Fraser Rhoda

 

A brief biography of Rhoda Fraser

by Graham Stevenson

additions and corrections welcomed: info@grahamstevenson.me.uk

 

The first Women's Department in the Scottish district of the Communist Party was run by Agnes Maxwell in 1944. Rhoda Fraser (nee Jupp), an Edinburgh Party member, very soon was to take over as Secretary of the Scottish Women's Advisory Committee.

She led around a hundred women to invade the Board of Trade in February 1947, demanding price reductions and better quality goods. A campaign on crèches and nurseries began. That year, she was elected to the Executive Committee of the national Party.

Rhoda organised a peace bus which toured Scotland in June 1949, being sent off by Scotland's veteran Communist women's leader, Helen Crawfurd Anderson, who was by then very old and this was as the last public appearance she made.

A lot of the Scottish Party’s women's energy went into the Women's Assembly – a broad based national body. In 1953, the first Scottish National Assembly of Women took place.
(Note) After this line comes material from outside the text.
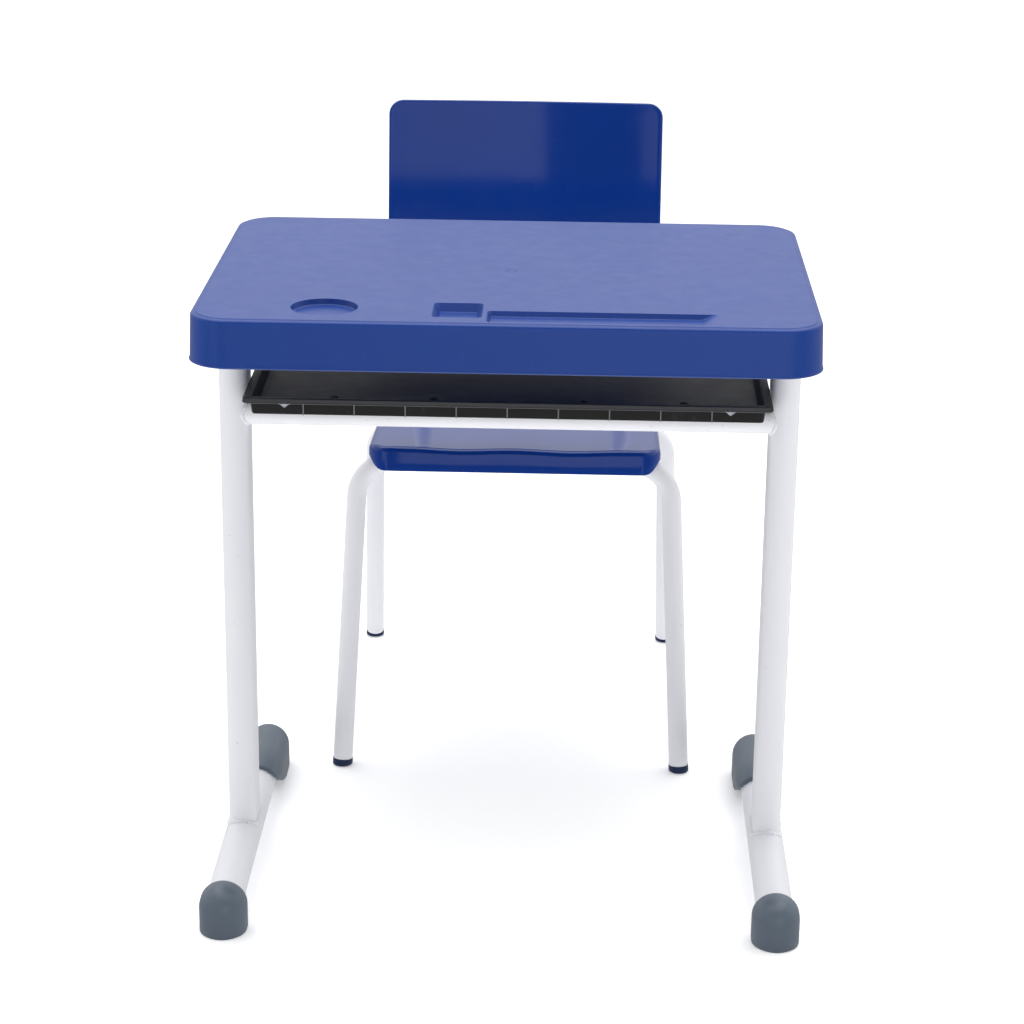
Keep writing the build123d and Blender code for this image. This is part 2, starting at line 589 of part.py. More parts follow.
# ---------------------------------------------------------------- back and its screws
def back_shell():
    """The moulded back: a shell curved in plan with two sleeves for the tubes."""
    rear_at_tube = math.sqrt((BACK_CURVE + BACK_WALL) ** 2 - SPINE_X ** 2)
    centre_y = -(CHAIR_TUBE + 2.4) - rear_at_tube
    ring = Circle(BACK_CURVE + BACK_WALL) - Circle(BACK_CURVE)
    plate = Pos(0, centre_y, 0) * extrude(ring, amount=BACK_HEIGHT)
    outline = Rectangle(BACK_WIDTH, BACK_HEIGHT)
    outline = fillet(outline.vertices().group_by(Axis.Y)[0], BACK_LOW_CORNER)
    outline = fillet(outline.vertices().group_by(Axis.Y)[-1], BACK_TOP_CORNER)
    window = Pos(0, 60, BACK_HEIGHT / 2) * Rot(90, 0, 0) * extrude(outline, amount=120)
    plate = plate & window
    for side in (-1, 1):
        sleeve = rod_along_z(SLEEVE_RADIUS, SLEEVE_LOW, SLEEVE_HIGH, side * SPINE_X, 0)
        inner_side = Pos(0, centre_y, 0) * Cylinder(BACK_CURVE + BACK_WALL / 2, 600)
        plate += sleeve - inner_side
    shell = back_plane() * plate
    for side in (-1, 1):
        shell -= bent_rod(spine_path(side), SPINE_BEND, SLEEVE_BORE)
    for hole in back_screw_rods(BACK_SCREW_RADIUS, 8, 9):
        shell -= hole
    for seat in back_screw_rods(BACK_SCREW_HEAD[0] + 0.1, 8, BACK_SCREW_SEAT):
        shell -= seat
    return shell


def back_screw_rods(radius, length, y_start):
    """Rods on the back screw axes, square to the back, from y_start outwards."""
    rods = []
    for side in (-1, 1):
        for z in (SLEEVE_LOW + 18, SLEEVE_HIGH - 34):
            rods.append(back_plane() * rod_along_y(radius, y_start, y_start + length, side * SPINE_X, z))
    return rods


def back_screws():
    """Screws from behind, through the sleeves into the tubes."""
    reach = BACK_SCREW_SEAT
    radius, rise = BACK_SCREW_HEAD
    screws = []
    for side in (-1, 1):
        for z in (SLEEVE_LOW + 18, SLEEVE_HIGH - 34):
            x = side * SPINE_X
            head = rod_along_y(radius, reach, reach + rise, x, z)
            head = fillet(head.faces().sort_by(Axis.Y)[-1].edges(), 1.1)
            shank = rod_along_y(BACK_SCREW_RADIUS - 0.05, 6.5, reach + 0.5, x, z)
            slots = Pos(x, reach + rise, z) * (Box(radius, rise, SLOT_WIDTH) + Box(SLOT_WIDTH, rise, radius))
            screws.append(back_plane() * (head + shank - slots))
    return screws


# ---------------------------------------------------------------- all nodes
def build_nodes():
    """Every sub-part of the set by its node name."""
    nodes = {
        "desktop": desktop(),
        "desktop_inserts": Compound(children=desktop_inserts()),
        "desktop_screws": Compound(children=desktop_screws()),
        "top_rail": top_rail(),
        "tray_cross_bar": cross_bar(),
        "book_tray": book_tray(),
        "tray_bar_rivets": Compound(children=tray_bar_rivets()),
        "tray_hanger_rivets": Compound(children=hanger_rivets()),
        "front_leg_frame": front_leg_frame(),
        "rear_leg_frame": rear_leg_frame(),
        "seat_shell": seat_shell(),
        "seat_screws": Compound(children=seat_screws()),
        "back_shell": back_shell(),
        "back_screws": Compound(children=back_screws()),
    }
    for side, name in ((-1, "left"), (1, "right")):
        nodes[name + "_top_rail_plug"] = top_rail_plug(side)
        nodes[name + "_column"] = column(side)
        nodes[name + "_foot_tube"] = foot_tube(side)
        nodes[name + "_heel_cap"] = heel_cap(side)
        nodes[name + "_toe_cap"] = toe_cap(side)
        nodes[name + "_tray_hanger"] = tray_hanger(side)
        nodes[name + "_seat_back_tube"] = spine_tube(side)
        nodes["front_" + name + "_leg_plug"] = leg_plug(FRONT_FOOT, FRONT_CORNER, side)
        nodes["rear_" + name + "_leg_plug"] = leg_plug(REAR_FOOT, REAR_CORNER, side)
    return nodes


os.makedirs("parts", exist_ok=True)
for node_name, shape in build_nodes().items():
    export_step(Pos(0, -FOOTPRINT_MIDDLE_Y, 0) * shape, "parts/" + node_name + ".step")
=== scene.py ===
"""Looks of the school desk and chair set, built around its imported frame."""

import json
import logging
import math
from dataclasses import dataclass, field
from enum import Enum
from typing import Callable, Iterable, Sequence

import bmesh
import bpy
from mathutils import Matrix, Vector, noise


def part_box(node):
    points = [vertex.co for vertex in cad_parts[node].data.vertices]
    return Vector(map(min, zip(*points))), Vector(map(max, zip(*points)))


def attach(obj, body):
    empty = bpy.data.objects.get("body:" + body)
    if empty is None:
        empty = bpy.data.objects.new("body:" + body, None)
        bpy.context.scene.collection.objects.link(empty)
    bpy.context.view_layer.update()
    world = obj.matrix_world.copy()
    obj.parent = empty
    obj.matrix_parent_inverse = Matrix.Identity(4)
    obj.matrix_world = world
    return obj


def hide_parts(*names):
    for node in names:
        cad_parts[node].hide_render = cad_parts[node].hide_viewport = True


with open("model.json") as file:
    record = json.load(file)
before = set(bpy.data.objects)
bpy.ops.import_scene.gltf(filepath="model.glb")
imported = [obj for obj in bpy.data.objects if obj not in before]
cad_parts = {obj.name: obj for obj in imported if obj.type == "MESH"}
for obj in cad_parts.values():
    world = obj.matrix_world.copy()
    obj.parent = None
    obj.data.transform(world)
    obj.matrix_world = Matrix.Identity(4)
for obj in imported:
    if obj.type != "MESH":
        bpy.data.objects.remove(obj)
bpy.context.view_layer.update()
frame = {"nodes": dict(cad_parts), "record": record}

LOG = logging.getLogger("desk_and_chair")

# The tray's front edge lies this far behind the desktop's front edge, which is Y = 0 for a maker.
TRAY_SETBACK = 0.116
FRONT_EDGE_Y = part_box("book_tray")[0].y - TRAY_SETBACK

SIDE_X = 0.281                 # centre line of each column and foot
FLOOR_GAP = 0.0004             # the floor lies this far under the soles
SMOOTH_ANGLE = math.radians(32)
LEFT, RIGHT = -1, 1
PAINTED_HIGHLIGHT = "paled"                # how strongly a painted highlight lightens a moulded edge, from 0 to 1
# the light grey of painted highlights on moulded edges
PAINTED_HIGHLIGHT_GREY = (0.50, 0.51, 0.55, 1.0)
BARE_PRIMER = (0.35, 0.35, 0.36, 1.0)
WORN_PAINT = (0.58, 0.59, 0.61, 1.0)
Point = tuple[float, float, float]


# ---------------------------------------------------------------- mesh helpers
class Cap(Enum):
    """How the end of a loft is closed."""

    FLAT = "flat"
    FAN = "fan"
    OPEN = "open"


class Cut(Enum):
    """What one solid does to another."""

    REMOVE = "DIFFERENCE"
    JOIN = "UNION"


def place(x: float, y: float, z: float) -> Vector:
    """A point given from the desktop's front edge, in the frame of the model."""
    return Vector((x, y + FRONT_EDGE_Y, z))


def rounded_outline(half_x: float, half_y: float, radii: Sequence[float], arc: int = 10,
                    run: int = 1) -> list[tuple[float, float]]:
    """Lists the points of a rounded rectangle, anticlockwise.

    Args:
        half_x: Half of its width.
        half_y: Half of its depth.
        radii: Corner radii: front right, rear right, rear left, front left.
        arc: Steps round each corner.
        run: Steps along each straight side.

    Returns:
        The points, always the same number for the same arc and run.
    """
    signs = ((1, -1), (1, 1), (-1, 1), (-1, -1))
    corners = []
    for number, (sign_x, sign_y) in enumerate(signs):
        radius = max(radii[number], 0.0002)
        centre = (sign_x * (half_x - radius), sign_y * (half_y - radius))
        start = -math.pi / 2 + number * math.pi / 2
        corners.append([(centre[0] + radius * math.cos(start + step * math.pi / 2 / arc),
                         centre[1] + radius * math.sin(start + step * math.pi / 2 / arc))
                        for step in range(arc + 1)])
    points = []
    for number, corner in enumerate(corners):
        points.extend(corner)
        last, following = corner[-1], corners[(number + 1) % 4][0]
        for step in range(1, run):
            share = step / run
            points.append((last[0] + (following[0] - last[0]) * share,
                           last[1] + (following[1] - last[1]) * share))
    return points


def loft(loops: Sequence[Sequence[Vector]], first: Cap = Cap.FLAT, last: Cap = Cap.FLAT,
         ring: bool = False) -> bmesh.types.BMesh:
    """Skins a row of loops that have the same number of points.

    Args:
        loops: The loops, in order.
        first: How the first loop is closed.
        last: How the last loop is closed.
        ring: Whether the last loop joins the first.

    Returns:
        The skin as a BMesh.
    """
    skin = bmesh.new()
    rows = [[skin.verts.new(point) for point in loop] for loop in loops]
    pairs = list(zip(rows, rows[1:])) + ([(rows[-1], rows[0])] if ring else [])
    for low, high in pairs:
        for index in range(len(low)):
            after = (index + 1) % len(low)
            skin.faces.new((low[index], low[after], high[after], high[index]))
    for row, cap in ((rows[0], first), (rows[-1], last)):
        if ring or cap is Cap.OPEN:
            continue
        if cap is Cap.FLAT:
            skin.faces.new(row)
            continue
        middle = skin.verts.new(sum((vert.co for vert in row), Vector()) / len(row))
        for index in range(len(row)):
            skin.faces.new((row[index], row[(index + 1) % len(row)], middle))
    return skin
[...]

By 1956 there were committees of the Women's Assembly in Glasgow, Aberdeen and Dundee but the Scottish Party was critical of itself and its women’s groups for not done more to boost the potential of this work. In 1955, Rhoda left the role of Scottish Women's Organiser and came off of the Executive Committee. In due course, she also left the Party. Marion Henery took over in 1956.

Having moved back to Edinburgh, Rhoda Fraser was a peace campaigner during the 1960s. In 1969 she interrupted a reception for the Ambassador for South Vietnam, the pro-US segment that would not survive, to denounce his government. Suffering unhappy personal circumstances and clinical depression, she committed suicide in 1970.